_Input material_
......
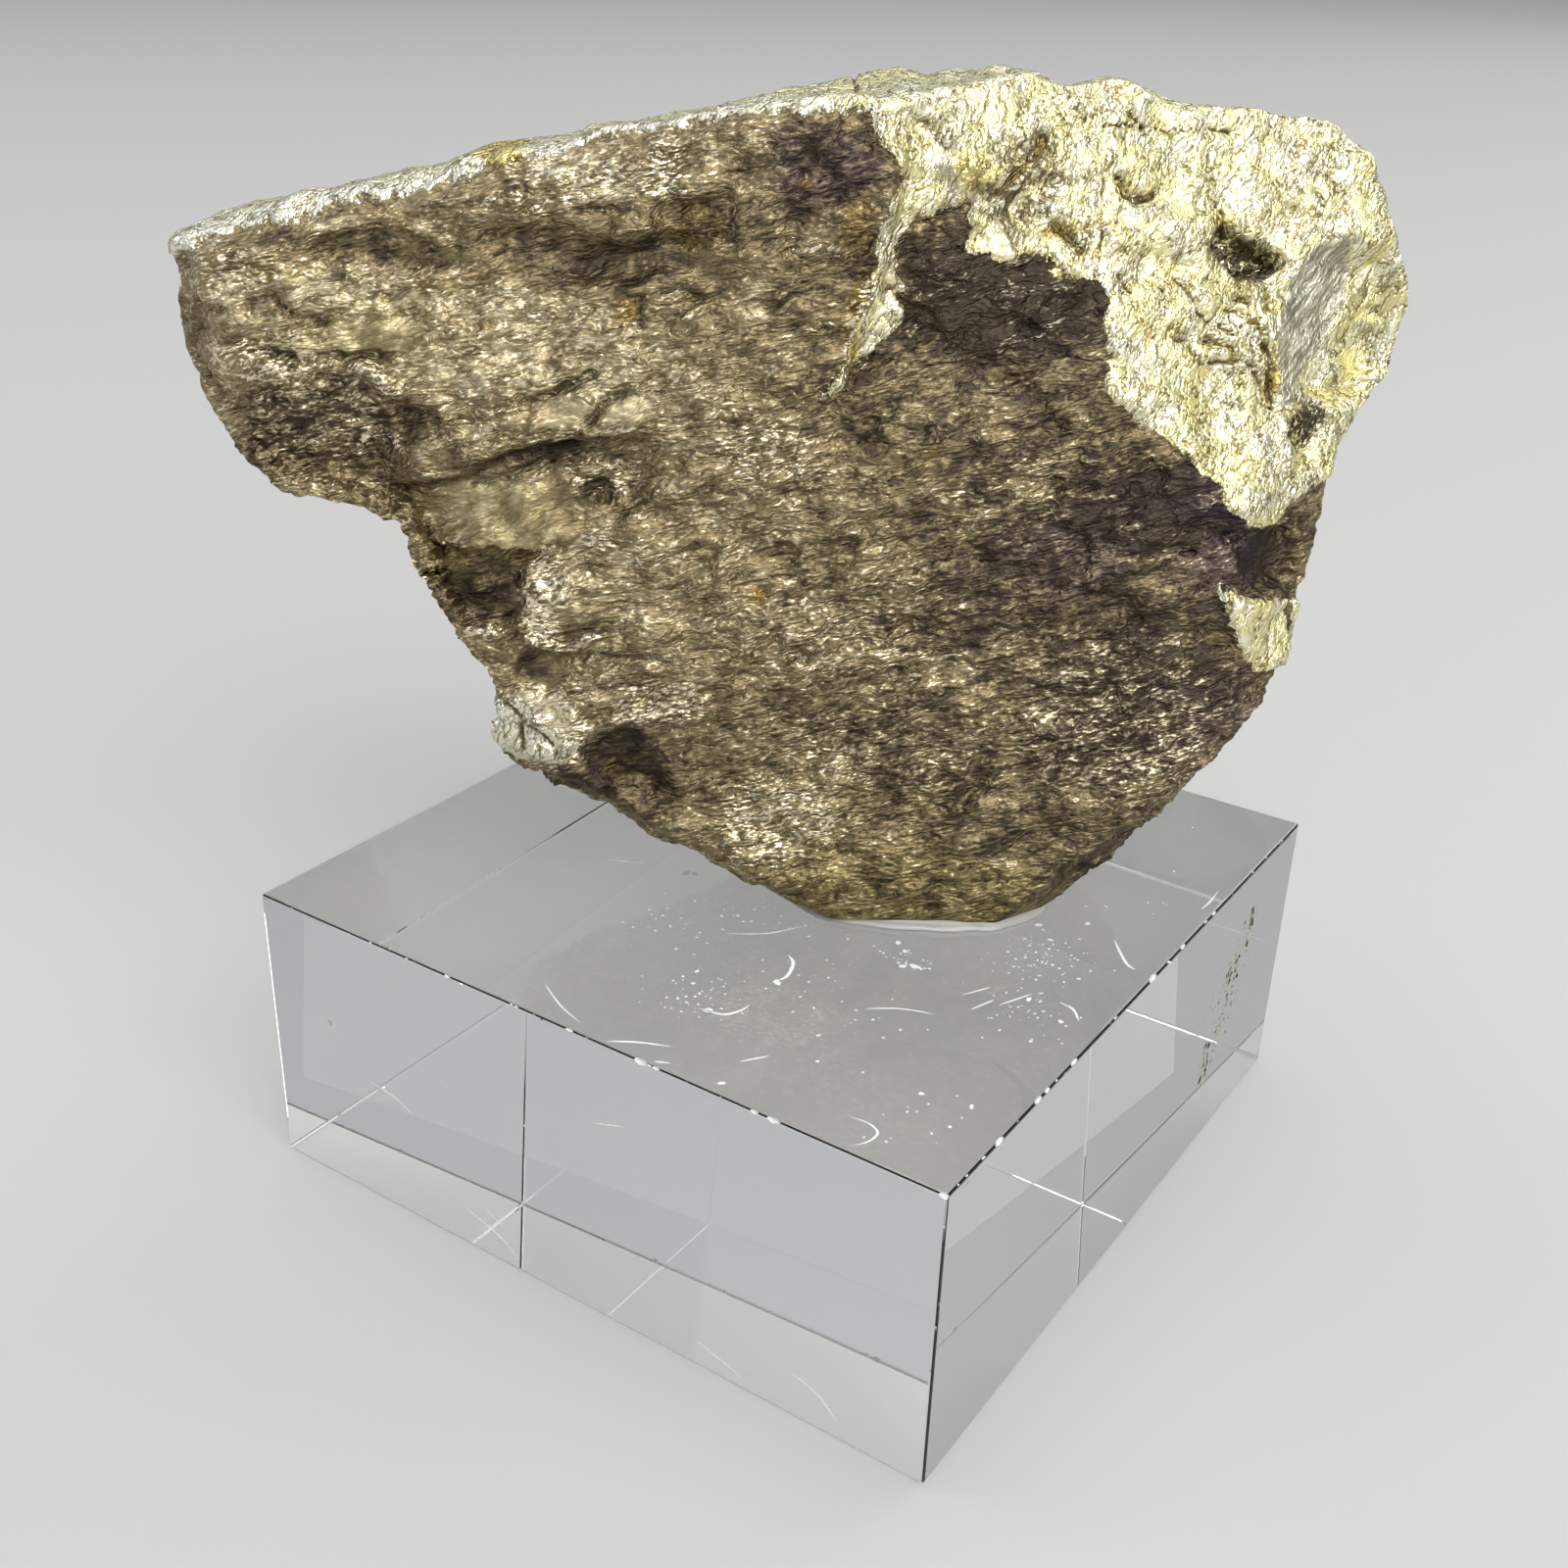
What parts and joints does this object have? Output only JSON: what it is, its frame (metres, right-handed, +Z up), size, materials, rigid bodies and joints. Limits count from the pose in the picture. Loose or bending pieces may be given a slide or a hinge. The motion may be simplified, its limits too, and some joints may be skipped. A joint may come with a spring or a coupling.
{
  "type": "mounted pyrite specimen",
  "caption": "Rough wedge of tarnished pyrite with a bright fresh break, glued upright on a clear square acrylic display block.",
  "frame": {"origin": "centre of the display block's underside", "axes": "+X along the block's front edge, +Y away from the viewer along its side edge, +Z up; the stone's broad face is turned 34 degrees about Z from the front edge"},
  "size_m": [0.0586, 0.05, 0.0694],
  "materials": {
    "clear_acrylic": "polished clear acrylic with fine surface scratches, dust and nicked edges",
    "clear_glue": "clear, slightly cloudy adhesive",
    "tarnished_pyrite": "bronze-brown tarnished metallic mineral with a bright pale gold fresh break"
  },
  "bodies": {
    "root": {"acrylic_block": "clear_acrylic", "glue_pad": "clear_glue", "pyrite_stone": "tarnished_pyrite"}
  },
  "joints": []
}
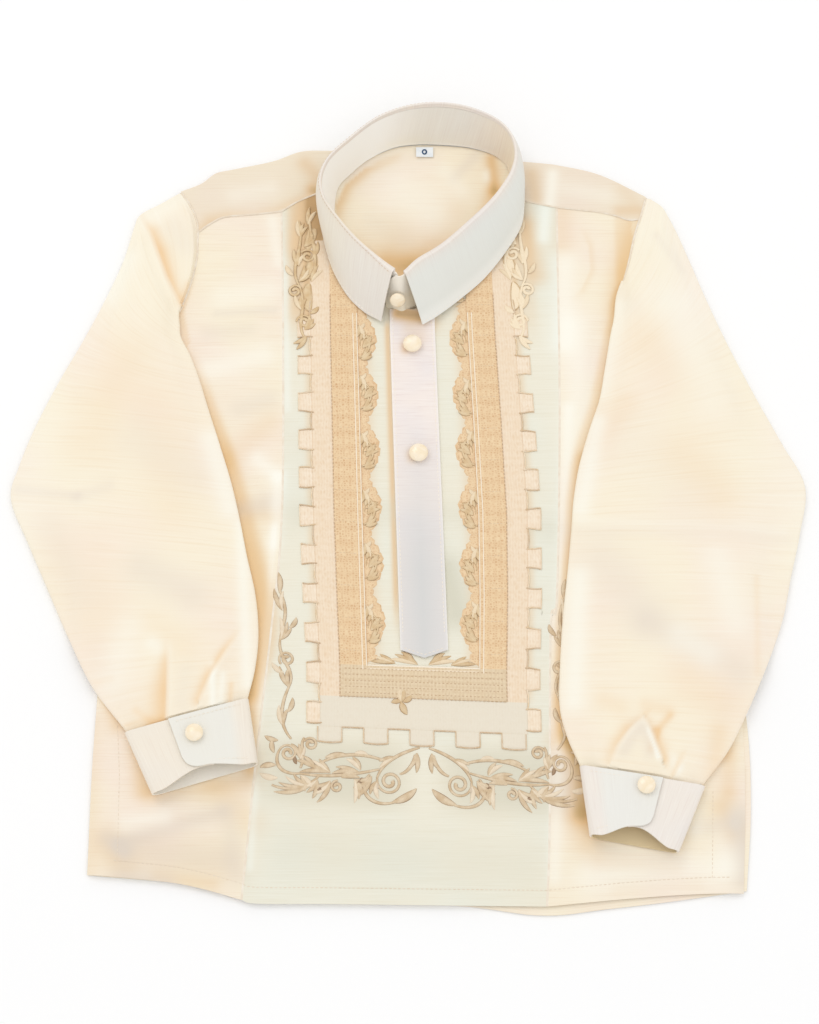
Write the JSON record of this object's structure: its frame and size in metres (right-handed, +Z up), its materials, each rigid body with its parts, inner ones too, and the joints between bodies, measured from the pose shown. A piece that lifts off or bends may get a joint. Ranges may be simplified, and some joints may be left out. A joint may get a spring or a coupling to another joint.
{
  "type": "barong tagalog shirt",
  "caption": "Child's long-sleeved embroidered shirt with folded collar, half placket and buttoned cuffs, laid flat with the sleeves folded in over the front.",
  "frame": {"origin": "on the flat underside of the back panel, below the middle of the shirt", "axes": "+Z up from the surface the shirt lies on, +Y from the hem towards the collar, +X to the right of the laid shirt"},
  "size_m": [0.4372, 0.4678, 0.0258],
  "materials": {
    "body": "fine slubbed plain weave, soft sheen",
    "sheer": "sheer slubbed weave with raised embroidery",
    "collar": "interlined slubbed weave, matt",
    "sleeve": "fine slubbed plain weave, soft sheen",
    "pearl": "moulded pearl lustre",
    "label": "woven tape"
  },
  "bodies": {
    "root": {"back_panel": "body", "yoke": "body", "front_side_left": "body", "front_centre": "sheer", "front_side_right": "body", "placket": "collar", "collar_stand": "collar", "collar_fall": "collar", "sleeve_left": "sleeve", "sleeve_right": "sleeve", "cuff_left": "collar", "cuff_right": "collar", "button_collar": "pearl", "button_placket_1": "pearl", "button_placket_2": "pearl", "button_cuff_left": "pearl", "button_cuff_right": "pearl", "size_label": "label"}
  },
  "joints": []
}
......
_Problem details_
Generate an exact reproduction of all entries.

_Exercise answer_
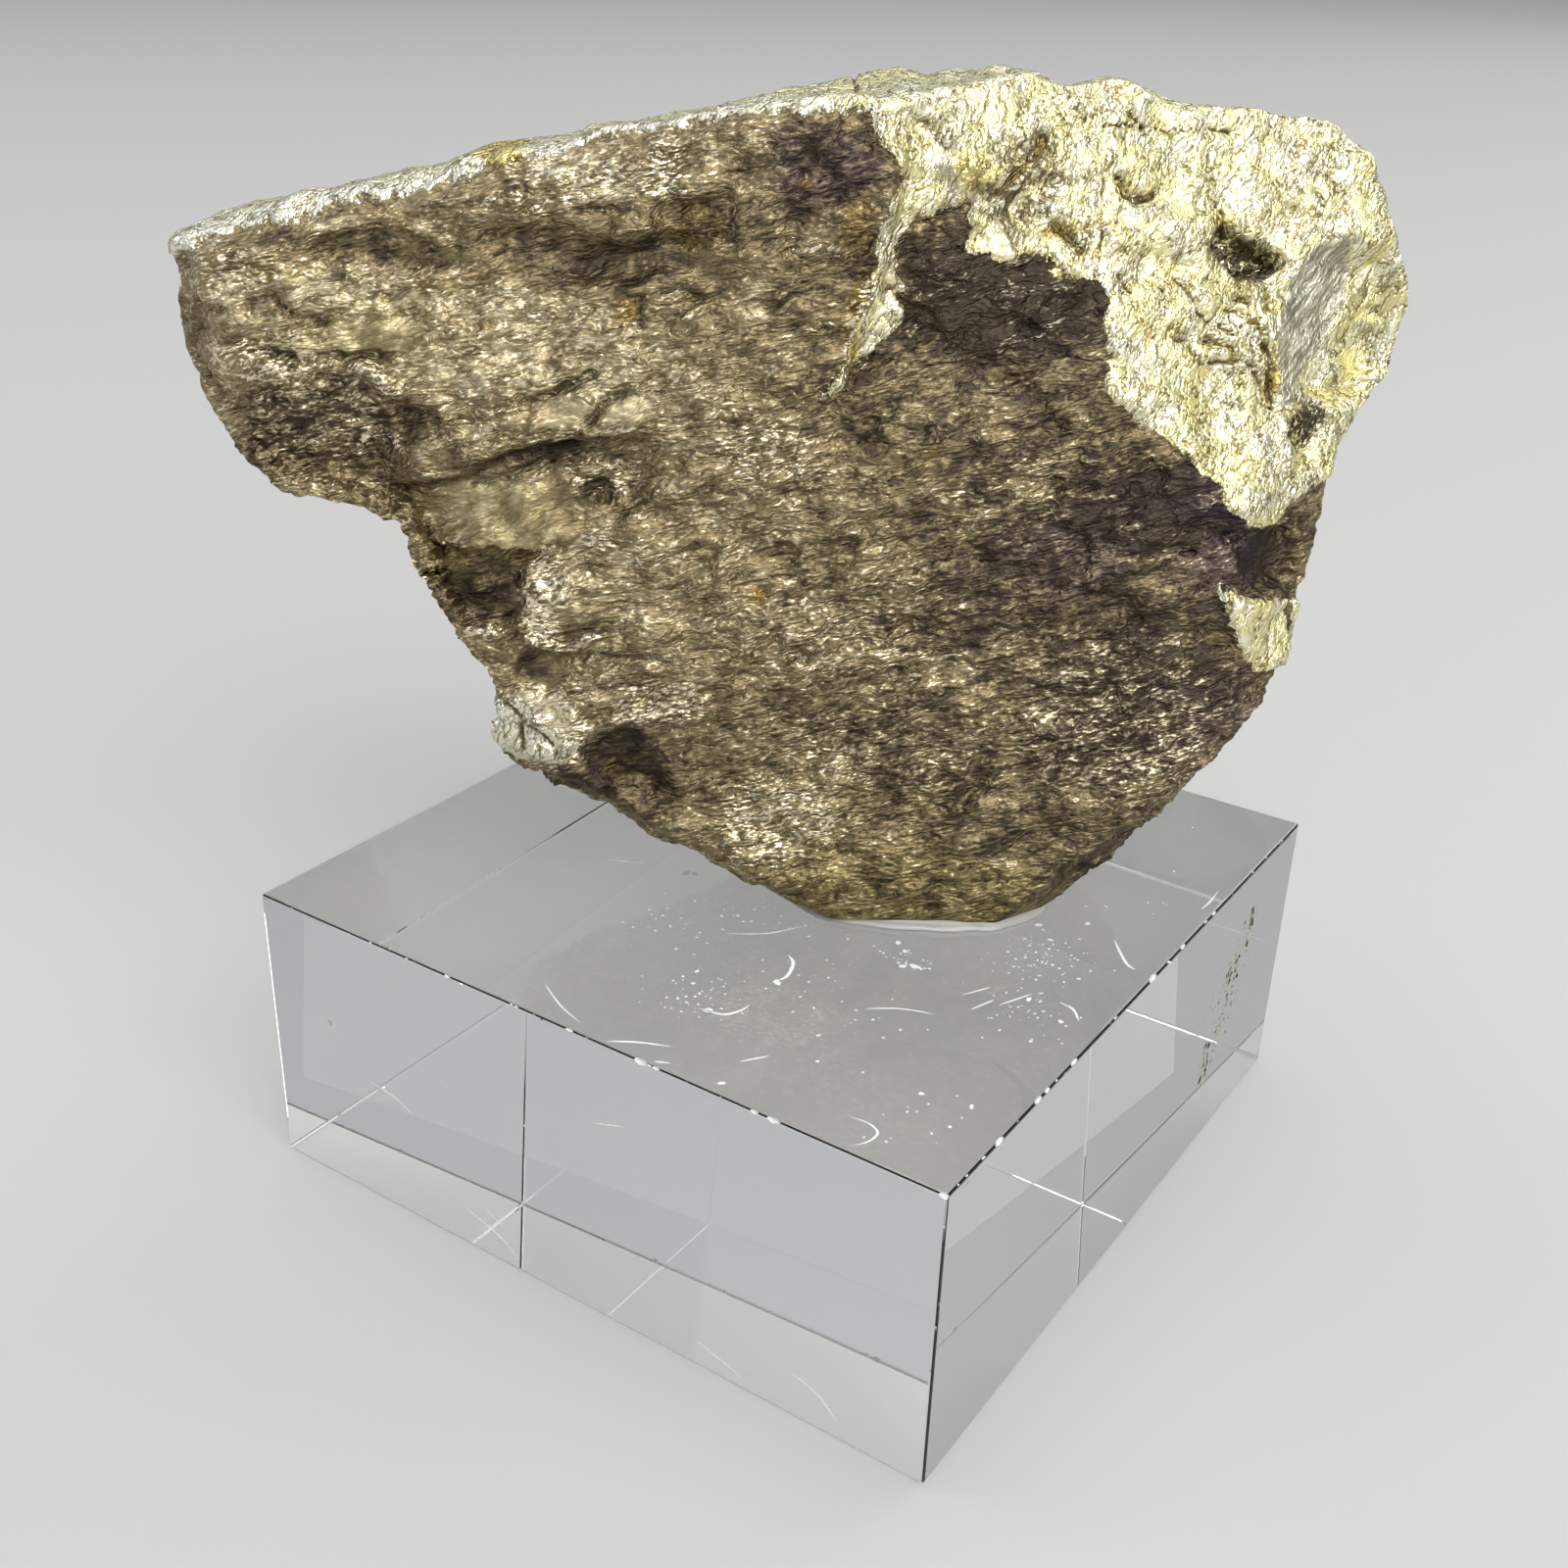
What parts and joints does this object have? Output only JSON: what it is, its frame (metres, right-handed, +Z up), size, materials, rigid bodies and joints. Limits count from the pose in the picture. Loose or bending pieces may be given a slide or a hinge. The motion may be simplified, its limits too, and some joints may be skipped. A joint may come with a spring or a coupling.
{
  "type": "mounted pyrite specimen",
  "caption": "Rough wedge of tarnished pyrite with a bright fresh break, glued upright on a clear square acrylic display block.",
  "frame": {"origin": "centre of the display block's underside", "axes": "+X along the block's front edge, +Y away from the viewer along its side edge, +Z up; the stone's broad face is turned 34 degrees about Z from the front edge"},
  "size_m": [0.0586, 0.05, 0.0694],
  "materials": {
    "clear_acrylic": "polished clear acrylic with fine surface scratches, dust and nicked edges",
    "clear_glue": "clear, slightly cloudy adhesive",
    "tarnished_pyrite": "bronze-brown tarnished metallic mineral with a bright pale gold fresh break"
  },
  "bodies": {
    "root": {"acrylic_block": "clear_acrylic", "glue_pad": "clear_glue", "pyrite_stone": "tarnished_pyrite"}
  },
  "joints": []
}
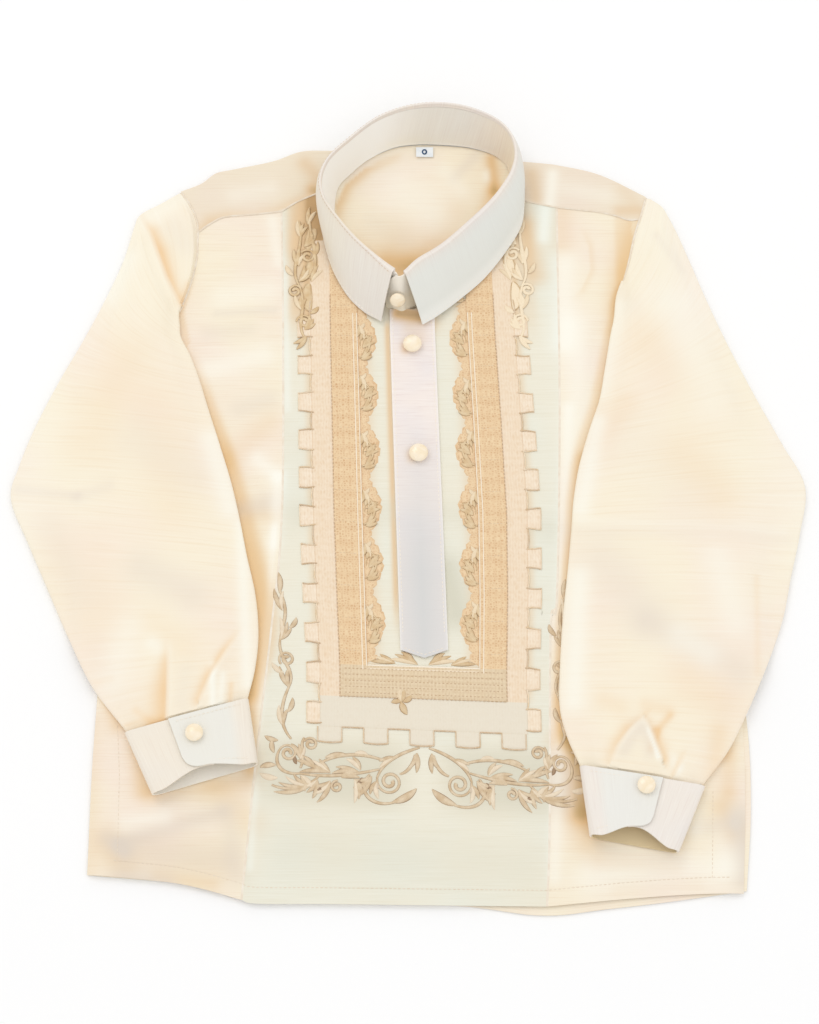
Write the JSON record of this object's structure: its frame and size in metres (right-handed, +Z up), its materials, each rigid body with its parts, inner ones too, and the joints between bodies, measured from the pose shown. A piece that lifts off or bends may get a joint. Ranges may be simplified, and some joints may be left out. A joint may get a spring or a coupling to another joint.
{
  "type": "barong tagalog shirt",
  "caption": "Child's long-sleeved embroidered shirt with folded collar, half placket and buttoned cuffs, laid flat with the sleeves folded in over the front.",
  "frame": {"origin": "on the flat underside of the back panel, below the middle of the shirt", "axes": "+Z up from the surface the shirt lies on, +Y from the hem towards the collar, +X to the right of the laid shirt"},
  "size_m": [0.4372, 0.4678, 0.0258],
  "materials": {
    "body": "fine slubbed plain weave, soft sheen",
    "sheer": "sheer slubbed weave with raised embroidery",
    "collar": "interlined slubbed weave, matt",
    "sleeve": "fine slubbed plain weave, soft sheen",
    "pearl": "moulded pearl lustre",
    "label": "woven tape"
  },
  "bodies": {
    "root": {"back_panel": "body", "yoke": "body", "front_side_left": "body", "front_centre": "sheer", "front_side_right": "body", "placket": "collar", "collar_stand": "collar", "collar_fall": "collar", "sleeve_left": "sleeve", "sleeve_right": "sleeve", "cuff_left": "collar", "cuff_right": "collar", "button_collar": "pearl", "button_placket_1": "pearl", "button_placket_2": "pearl", "button_cuff_left": "pearl", "button_cuff_right": "pearl", "size_label": "label"}
  },
  "joints": []
}